• WHAT IS NEEDED:
Begin at the line that contains "item.matrix_world = matrix", stop after the line that contains "imported = [obj", and reproduce only that span, unaltered.

• DATA PROVIDED:
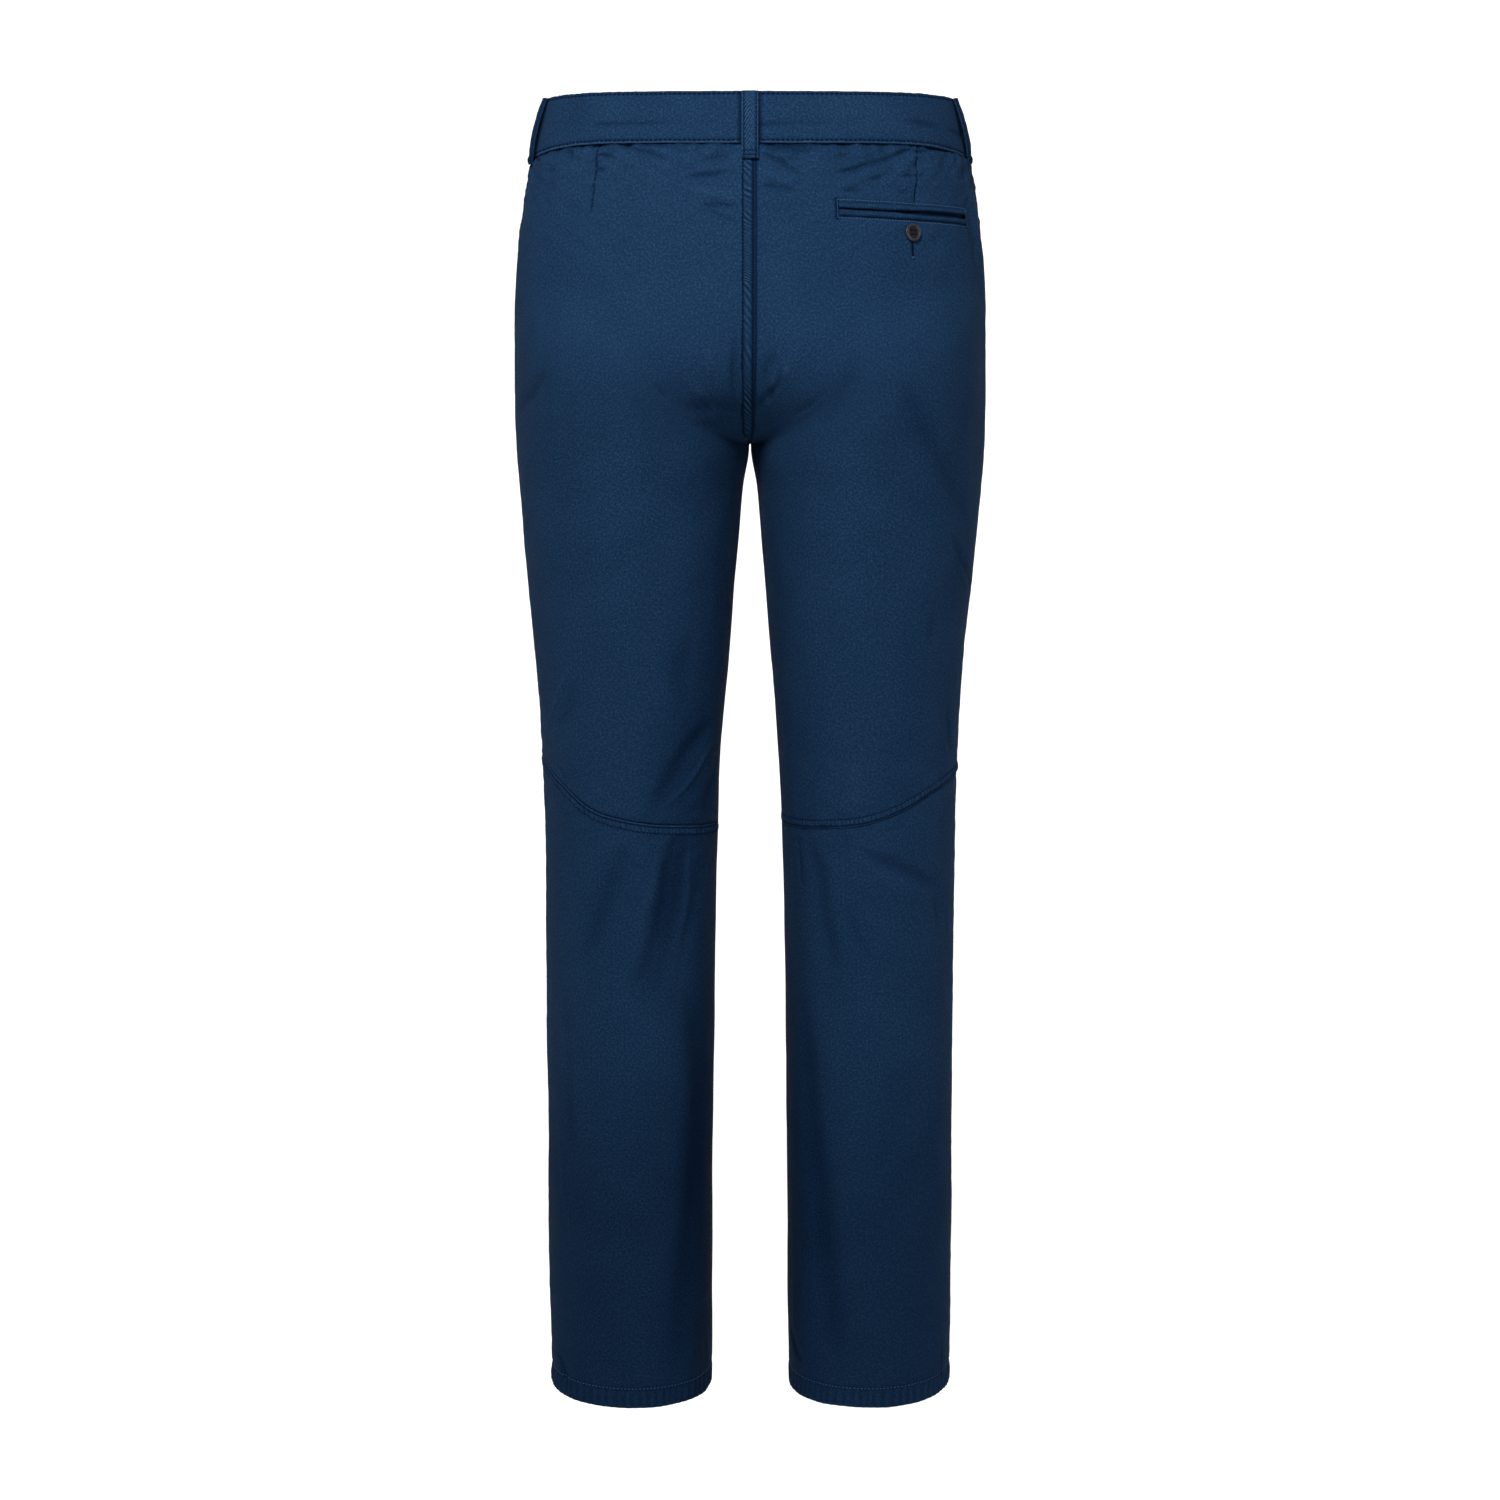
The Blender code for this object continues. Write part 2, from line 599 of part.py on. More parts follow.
def add_welt(name, above):
    """One lip of the back pocket, above or below its mouth."""
    start = math.radians(POCKET["angle_in"])
    end = math.radians(POCKET["angle_out"])
    grid = column_angles(1, -1, POCKET["level_in"])
    middle = [turn for turn in grid if start + WELT_MARGIN < turn < end - WELT_MARGIN]
    turns = np.array([start] + middle + [end])
    part = (turns - start) / (end - start)
    mouth = POCKET["level_in"] + (POCKET["level_out"] - POCKET["level_in"]) * part
    near = POCKET_SLIT / 2 * above
    far = (POCKET_SLIT / 2 + POCKET_WELT) * above
    rows = np.array([mouth + near, mouth + (near + far) / 2, mouth + far])
    angles = np.array([turns] * 3)
    plump = np.array([[WELT_WALL], [WELT_WALL * WELT_PLUMP], [WELT_WALL]]) + GAP
    face = surface(1, angles, rows, plump)
    back = surface(1, angles, rows, GAP * np.ones_like(angles))
    return loft_wall(name, face, back, "welt_cloth")


def button_mesh(name):
    """A dished disc with a rounded rim, turned round Z, with four holes cut through."""
    mesh = bmesh.new()
    points = []
    for out, up in BUTTON_PROFILE:
        points.append(mesh.verts.new((out * BUTTON_RADIUS, 0.0, up * BUTTON_THICKNESS)))
    edges = [mesh.edges.new(pair) for pair in zip(points, points[1:])]
    bmesh.ops.spin(mesh, geom=points + edges, cent=(0, 0, 0), axis=(0, 0, 1),
                   angle=math.tau, steps=24, use_merge=True)
    bmesh.ops.remove_doubles(mesh, verts=mesh.verts, dist=0.00001)
    bmesh.ops.recalc_face_normals(mesh, faces=mesh.faces)
    data = bpy.data.meshes.new(name)
    mesh.to_mesh(data)
    mesh.free()
    return data


def add_hole_cutter(name, matrix):
    """Four short rods in one mesh, standing through a button."""
    mesh = bmesh.new()
    for x in (-BUTTON_HOLE_PITCH, BUTTON_HOLE_PITCH):
        for y in (-BUTTON_HOLE_PITCH, BUTTON_HOLE_PITCH):
            at = Matrix.Translation((x, y, BUTTON_THICKNESS / 2))
            bmesh.ops.create_cone(mesh, cap_ends=True, segments=10, radius1=BUTTON_HOLE,
                                  radius2=BUTTON_HOLE, depth=BUTTON_THICKNESS * 3, matrix=at)
    data = bpy.data.meshes.new(name)
    mesh.to_mesh(data)
    mesh.free()
    cutter = bpy.data.objects.new(name, data)
    cutter.matrix_world = matrix
    cutter.hide_render = True
    cutter.display_type = "WIRE"
    bpy.data.collections["cutters"].objects.link(cutter)
    return cutter


def add_button(name, side, angle, level, clearance):
    """A four-hole button lying on the cloth, a gap clear of it."""
    turn = math.radians(angle)
    away = Vector(normal(side, turn, level))
    seat = Vector(surface(side, turn, level, clearance + GAP))
    across = Vector((0, 0, 1)).cross(away).normalized()
    up = away.cross(across)
    matrix = Matrix.Translation(seat) @ Matrix((across, up, away)).transposed().to_4x4()
    item = add_object(name, button_mesh(name), "button_horn")
    item.matrix_world = matrix
    cut = item.modifiers.new("holes", "BOOLEAN")
    cut.operation = "DIFFERENCE"
    cut.object = add_hole_cutter(name + "_holes", matrix)
    return item


def main():
    for item in list(bpy.data.objects):
        bpy.data.objects.remove(item, do_unlink=True)
    for name in (COLLECTION_NAME, "cutters"):
        bpy.context.scene.collection.children.link(bpy.data.collections.new(name))
    backs = {}
    fronts = {}
    for side, word in ((-1, "left"), (1, "right")):
        backs[word] = add_back("back_" + word, side)
        add_calf("calf_" + word, side)
        fronts[word] = add_front("front_" + word, side)
    add_seam_strip("seat_fell", -1, backs["left"], backs["right"], FELL_END)
    add_seam_strip("fly_edge", 1, fronts["left"], fronts["right"], FLY_END)
    add_waistband()
    for row in LOOPS:
        add_belt_loop(**dict(zip(LOOP_COLUMNS, row)))
    add_welt("pocket_welt_upper", 1)
    add_welt("pocket_welt_lower", -1)
    for name, place in BUTTONS.items():
        add_button(name, **place)


main()
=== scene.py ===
# Hiking trousers from behind: cloth panels, felled seams, stitches, loops, pocket and buttons.
# Metres, in the frame's own axes: +Z up, the back to -Y, the wearer's right to +X.
# A place on the cloth is a side (1 right, -1 left), an angle round the half-garment
# (0 side seam, -pi back seam or inseam, pi front seam or inseam) and a level, in metres.
import math

import bmesh
import bpy
import numpy as np
from mathutils import Matrix, Vector, noise


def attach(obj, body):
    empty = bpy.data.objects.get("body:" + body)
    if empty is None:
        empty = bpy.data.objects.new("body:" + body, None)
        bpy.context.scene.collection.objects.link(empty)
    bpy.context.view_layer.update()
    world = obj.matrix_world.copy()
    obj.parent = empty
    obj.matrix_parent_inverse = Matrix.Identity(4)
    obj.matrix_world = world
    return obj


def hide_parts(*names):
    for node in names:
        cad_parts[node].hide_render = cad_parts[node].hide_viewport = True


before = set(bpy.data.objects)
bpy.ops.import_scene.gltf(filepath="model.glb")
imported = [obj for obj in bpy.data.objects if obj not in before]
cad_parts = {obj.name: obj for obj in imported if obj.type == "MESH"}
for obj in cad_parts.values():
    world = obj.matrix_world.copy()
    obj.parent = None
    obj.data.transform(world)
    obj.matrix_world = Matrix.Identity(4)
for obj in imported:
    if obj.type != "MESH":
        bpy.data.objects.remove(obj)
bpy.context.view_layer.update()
pi = math.pi


def link(item):
    bpy.context.scene.collection.objects.link(item)
    return item


def meshFrom(bm, name):
    mesh = bpy.data.meshes.new(name)
    bm.to_mesh(mesh)
    bm.free()
    return mesh


shot = {"place": (0, -2.6, -0.082), "down": 9.8, "lens": 76.56}
camera = link(bpy.data.objects.new("camera", bpy.data.cameras.new("camera")))
camera.location = shot["place"]
camera.rotation_euler = (math.radians(90 - shot["down"]), 0, 0)
camera.data.lens = shot["lens"]
bpy.context.scene.camera = camera
print("camera set")


form = {
    "halfGap": 0.00015, "hem": -1.071, "hemSlant": 0.0012, "riseTop": -0.145,
    "crotch": -0.2765, "cleftSoft": 0.13, "cleftFade": 0.08, "waistSeam": -0.0395,
    "sideDrop": 0.0130, "frontDrop": 0.0155, "sideDip": 0.0040, "frontDip": 0.0100,
    "fullDepthAt": [math.radians(90 + 5 * i) for i in range(19)],
    "levelStep": 0.0005, "angleStep": 0.02,
}
sectionNames = ("level", "outer", "inner", "back", "front", "full")
sections = (
    (0.000, 0.1632, 0.0000, 0.100, 0.104, 0.05),
    (-0.045, 0.1742, 0.0000, 0.112, 0.110, 0.05),
    (-0.090, 0.1822, 0.0000, 0.121, 0.111, 0.05),
    (-0.145, 0.1876, 0.0000, 0.129, 0.110, 0.06),
    (-0.200, 0.1892, 0.0000, 0.133, 0.107, 0.07),
    (-0.245, 0.1896, 0.0000, 0.128, 0.102, 0.07),
    (-0.279, 0.1889, 0.0000, 0.120, 0.097, 0.06),
    (-0.310, 0.1871, 0.0050, 0.114, 0.095, 0.05),
    (-0.360, 0.1832, 0.0097, 0.108, 0.091, 0.05),
    (-0.450, 0.1753, 0.0171, 0.099, 0.084, 0.04),
    (-0.540, 0.1709, 0.0243, 0.092, 0.078, 0.04),
    (-0.620, 0.1692, 0.0271, 0.088, 0.073, 0.04),
    (-0.720, 0.1692, 0.0289, 0.086, 0.069, 0.03),
    (-0.850, 0.1692, 0.0303, 0.085, 0.063, 0.03),
    (-0.980, 0.1696, 0.0312, 0.085, 0.058, 0.02),
    (-1.075, 0.1689, 0.0323, 0.085, 0.054, 0.02),
)
kneeNames = ("angle", "left", "right")
kneeSeam = (
    (-180, -0.5885, -0.5890), (-130, -0.5808, -0.5835), (-90, -0.5735, -0.5755),
    (-65, -0.5640, -0.5635), (-45, -0.5480, -0.5525), (-25, -0.5365, -0.5460),
    (0, -0.5310, -0.5450),
)


def readCurve(table, names, name, at):  # a smooth curve through the rows of a table
    rows = np.array(table, float)
    key = rows[:, 0]
    at = np.asarray(at, float)
    if key[0] > key[-1]:
        key, at = -key, -at
    values = rows[:, names.index(name)]
    slopes = np.gradient(values, key)
    slopes[values == 0] = 0
    at = np.clip(at, key[0], key[-1])
    i = np.clip(np.searchsorted(key, at) - 1, 0, len(key) - 2)
    span = key[i + 1] - key[i]
    t = (at - key[i]) / span
    start = (2 * t**3 - 3 * t**2 + 1) * values[i] + (t**3 - 2 * t**2 + t) * span * slopes[i]
    end = (3 * t**2 - 2 * t**3) * values[i + 1] + (t**3 - t**2) * span * slopes[i + 1]
    return start + end


def sectionAt(name, level):
    return readCurve(sections, sectionNames, name, level)


def ease(t):
    t = np.clip(t, 0, 1)
    return t * t * (3 - 2 * t)


def peak(away, width, power=2):  # 1 at nothing away, fading out past the width
    return np.exp(-((away / width) ** power))


def fading(away, width):  # the same with a sharp top
    return np.exp(-np.abs(away) / width)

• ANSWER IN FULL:
    item.matrix_world = matrix
    cut = item.modifiers.new("holes", "BOOLEAN")
    cut.operation = "DIFFERENCE"
    cut.object = add_hole_cutter(name + "_holes", matrix)
    return item


def main():
    for item in list(bpy.data.objects):
        bpy.data.objects.remove(item, do_unlink=True)
    for name in (COLLECTION_NAME, "cutters"):
        bpy.context.scene.collection.children.link(bpy.data.collections.new(name))
    backs = {}
    fronts = {}
    for side, word in ((-1, "left"), (1, "right")):
        backs[word] = add_back("back_" + word, side)
        add_calf("calf_" + word, side)
        fronts[word] = add_front("front_" + word, side)
    add_seam_strip("seat_fell", -1, backs["left"], backs["right"], FELL_END)
    add_seam_strip("fly_edge", 1, fronts["left"], fronts["right"], FLY_END)
    add_waistband()
    for row in LOOPS:
        add_belt_loop(**dict(zip(LOOP_COLUMNS, row)))
    add_welt("pocket_welt_upper", 1)
    add_welt("pocket_welt_lower", -1)
    for name, place in BUTTONS.items():
        add_button(name, **place)


main()
=== scene.py ===
# Hiking trousers from behind: cloth panels, felled seams, stitches, loops, pocket and buttons.
# Metres, in the frame's own axes: +Z up, the back to -Y, the wearer's right to +X.
# A place on the cloth is a side (1 right, -1 left), an angle round the half-garment
# (0 side seam, -pi back seam or inseam, pi front seam or inseam) and a level, in metres.
import math

import bmesh
import bpy
import numpy as np
from mathutils import Matrix, Vector, noise


def attach(obj, body):
    empty = bpy.data.objects.get("body:" + body)
    if empty is None:
        empty = bpy.data.objects.new("body:" + body, None)
        bpy.context.scene.collection.objects.link(empty)
    bpy.context.view_layer.update()
    world = obj.matrix_world.copy()
    obj.parent = empty
    obj.matrix_parent_inverse = Matrix.Identity(4)
    obj.matrix_world = world
    return obj


def hide_parts(*names):
    for node in names:
        cad_parts[node].hide_render = cad_parts[node].hide_viewport = True


before = set(bpy.data.objects)
bpy.ops.import_scene.gltf(filepath="model.glb")
imported = [obj for obj in bpy.data.objects if obj not in before]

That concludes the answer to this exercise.